Round 5, Pick 134: Robert Sands, FS, West Virginia (161st overall prospect)
While the Cincinnati Bengals needed to address the safety position, West Virginia’s Robert Sands was not the best choice in Round 5.
Sands is a big, athletic safety with high upside, but for a team looking to upgrade from Roy Williams at strong safety, why would they draft a prospect that is so similar? With much better safeties in Clemson’s DeAndre McDaniel, Iowa’s Tyler Sash, and Boise State’s Jeron Johnson all still available, the Bengals could have done better here than selecting Sands.
“What The …?” Picks
Round 6, Pick 167: Ryan Whalen, WR, Stanford (not in Top 400)
Ryan Whalen was a decent possession receiver at Stanford, but he did not have great productivity, and he lacks the athleticism to make much of an impact in the National Football League. Therefore, Whalen should not have been drafted, and certainly not with the second pick of the sixth round. In looking for a solid possession receiver, Ohio State’s Dane Sanzenbacher or Oregon’s Jeff Maehl would have been a much better choice than Whalen.
The Cincinnati Bengals displayed a poor sense of value with their selections in the 2011 NFL Draft.
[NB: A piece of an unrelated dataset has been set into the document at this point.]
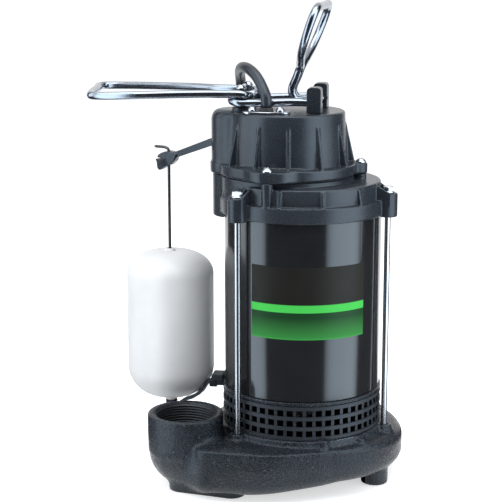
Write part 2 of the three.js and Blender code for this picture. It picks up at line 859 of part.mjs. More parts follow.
function motorCap() {
  const outside = join(
    turned([
      [0, rimZ],
      [rimRadius, rimZ],
      [rimRadius, rimTop - 0.8],
      [rimRadius - 0.8, rimTop],
      [tierRadius, rimTop],
      [tierRadius, tierTop - 1.5],
      [tierRadius - 1.5, tierTop],
      [0, tierTop],
    ], wide),
    cylinder(flangeRadius - 1.5, rimTop, collarZ, coverOffset, wide),
    cylinder(bulgeRadius - 1, rimZ - 5, collarZ, bulge),
    ...rodAngles.map(capLug),
    ...screwPosts(rimTop - 1, collarZ, coverLugRadius - 2.5, small),
    ...capRibs(),
  );
  const cavityFloor = capFloorZ + capFloor;
  const body = cut(
    join(
      cut(outside, cylinder(canRadius + seat, rimZ - 20, capFloorZ, [0, 0], wide)),
      cylinder(shaftRadius + bushWall + seat + 3, bushHigh - 2, capFloorZ + 1, [0, 0], 14),
    ),
    cylinder(coverHead - coverWall - 1, cavityFloor, collarZ + 5, coverOffset),
    cylinder(bulgeRadius - coverWall - 1, cavityFloor, collarZ + 5, bulge, 16),
    cylinder(shaftRadius + bushWall + seat, bushHigh - 10, capFloorZ, [0, 0], 14),
    ...rodAngles.map((angle) => cylinder(rodRadius + seat, lugZ - 5, lugTop + 10, polar(rodCircle, angle), small)),
    ...screwPosts(coverZ + flangeThickness - coverScrewLength - 1, collarZ + 5, coverScrewRadius + seat, small),
  );
  const postTop = switchTop - switchSize[2] - seat;
  return join(body, block(
    [switchSize[0] - 8, switchSize[1], postTop - cavityFloor + 1],
    [...switchPlan, (postTop + cavityFloor - 1) / 2],
    leverAngle,
  ));
}

place('motor_cap', motorCap(), blackPlastic);

// ---------------------------------------------------------------- tie rods
function tieRod() {
  const top = lugTop + seat;
  const low = seatZ - rodThread;
  const hexagon = [];
  for (let i = 0; i < 6; i += 1) hexagon.push(polar(hexAcross / Math.sqrt(3), 60 * i));
  return join(
    cylinder(rodRadius, low, top + 1, [0, 0], small),
    turned([
      [0, top],
      [hexFlangeRadius, top],
      [hexFlangeRadius, top + 0.6],
      [hexAcross / 2 - 0.2, top + 1.6],
      [0, top + 1.6],
    ], small),
    prism(hexagon, top + 1, top + hexHeight),
  );
}

rodAngles.forEach((angle, i) => {
  const mesh = place(`tie_rod_${i + 1}`, tieRod(), zinc);
  mesh.position.set(...polar(rodCircle, angle), 0);
});

// ---------------------------------------------------------------- switch cover
// Everything from here to the float switch is in the cover's frame, with z from its seat.
function dome(radius, round, low, high, at, sides, steps, foot = radius) {
  const outline = [[0, low], [foot, low]];
  for (let k = 0; k <= steps; k += 1) {
    const [c, s] = polar(round, (90 * k) / steps);
    outline.push([radius - round + c, high - round + s]);
  }
  outline.push([0, high]);
  return turned(outline, sides, at);
}

const coverLugs = coverScrewAngles.map((angle) => polar(coverScrewCircle, angle));
const pivotLocal = [leverSet, 0];
const armLocal = leverAngle - coverTurn;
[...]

While the Bengals added a great playmaker in the first round in wide receiver A.J. Green, they made a horrible reach by investing in Andy Dalton with their second-round pick to be their quarterback of the future.
The Bengals made some solid selections throughout the rest of the Draft, but the Bengals never selected a player whose overall prospect ranking was higher than the pick with which they selected him.
The Bengals failed to take advantage of the value of the Draft, and while they did address some needs, there are still voids at middle linebacker and center. The Draft is all about finding value, and since the Bengals failed to do so, they grade out with a D+ for this Draft, salvaged from failure mainly by the addition of Green.